>>>

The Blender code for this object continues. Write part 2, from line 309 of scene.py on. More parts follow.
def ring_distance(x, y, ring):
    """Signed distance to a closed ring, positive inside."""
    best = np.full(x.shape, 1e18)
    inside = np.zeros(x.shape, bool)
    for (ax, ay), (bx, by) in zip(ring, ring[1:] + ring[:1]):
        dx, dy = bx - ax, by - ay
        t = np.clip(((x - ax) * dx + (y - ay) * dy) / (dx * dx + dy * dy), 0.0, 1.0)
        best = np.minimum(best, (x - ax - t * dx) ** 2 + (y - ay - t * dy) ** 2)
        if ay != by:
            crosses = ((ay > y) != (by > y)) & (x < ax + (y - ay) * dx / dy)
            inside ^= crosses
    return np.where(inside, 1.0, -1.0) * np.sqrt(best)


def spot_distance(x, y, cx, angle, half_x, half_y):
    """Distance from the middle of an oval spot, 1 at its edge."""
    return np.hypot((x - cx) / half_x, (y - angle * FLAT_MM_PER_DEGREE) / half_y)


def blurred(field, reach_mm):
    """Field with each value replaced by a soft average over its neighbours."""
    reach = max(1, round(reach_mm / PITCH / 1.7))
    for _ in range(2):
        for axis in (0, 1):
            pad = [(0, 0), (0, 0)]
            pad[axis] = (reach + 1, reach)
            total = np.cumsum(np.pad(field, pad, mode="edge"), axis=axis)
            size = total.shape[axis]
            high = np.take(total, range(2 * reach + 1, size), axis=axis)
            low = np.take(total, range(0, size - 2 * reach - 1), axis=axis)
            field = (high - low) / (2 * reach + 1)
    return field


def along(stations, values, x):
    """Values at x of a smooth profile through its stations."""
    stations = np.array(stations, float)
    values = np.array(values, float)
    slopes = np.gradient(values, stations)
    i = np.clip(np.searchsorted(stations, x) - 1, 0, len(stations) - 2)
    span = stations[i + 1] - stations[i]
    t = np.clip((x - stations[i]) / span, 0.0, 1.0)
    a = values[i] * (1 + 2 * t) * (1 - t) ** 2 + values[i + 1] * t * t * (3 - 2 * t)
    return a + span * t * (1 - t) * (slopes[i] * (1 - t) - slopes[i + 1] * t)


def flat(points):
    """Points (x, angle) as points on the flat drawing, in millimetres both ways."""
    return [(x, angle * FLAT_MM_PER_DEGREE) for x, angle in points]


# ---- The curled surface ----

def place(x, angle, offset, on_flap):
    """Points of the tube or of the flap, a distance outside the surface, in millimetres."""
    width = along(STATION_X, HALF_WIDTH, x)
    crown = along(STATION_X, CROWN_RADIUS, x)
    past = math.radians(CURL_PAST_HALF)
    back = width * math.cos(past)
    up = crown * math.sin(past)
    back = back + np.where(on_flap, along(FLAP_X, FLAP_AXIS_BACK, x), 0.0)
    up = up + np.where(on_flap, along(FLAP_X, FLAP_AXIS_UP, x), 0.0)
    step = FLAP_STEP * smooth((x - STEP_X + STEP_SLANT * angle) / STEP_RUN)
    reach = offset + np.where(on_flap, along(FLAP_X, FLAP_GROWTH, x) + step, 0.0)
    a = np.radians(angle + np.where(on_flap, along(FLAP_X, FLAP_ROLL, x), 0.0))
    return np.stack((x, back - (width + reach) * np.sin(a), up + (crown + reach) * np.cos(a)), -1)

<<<
>>>

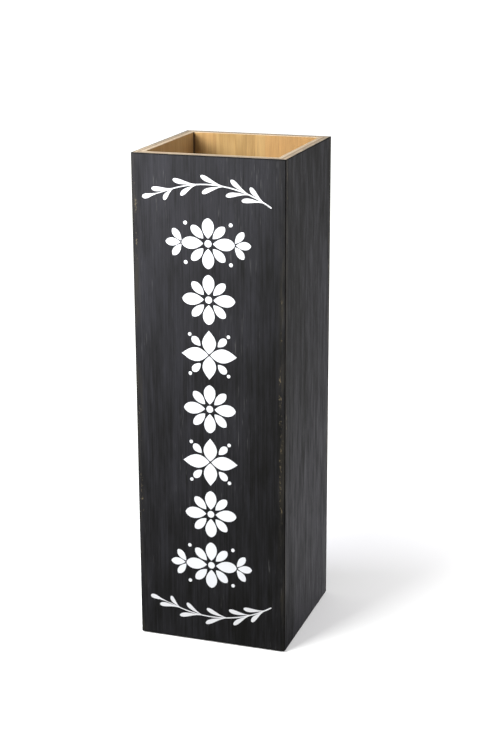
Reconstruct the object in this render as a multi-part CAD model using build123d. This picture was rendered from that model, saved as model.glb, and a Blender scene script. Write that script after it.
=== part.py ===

<<<

Return the number of lines that include the word "this", and nothing else.

2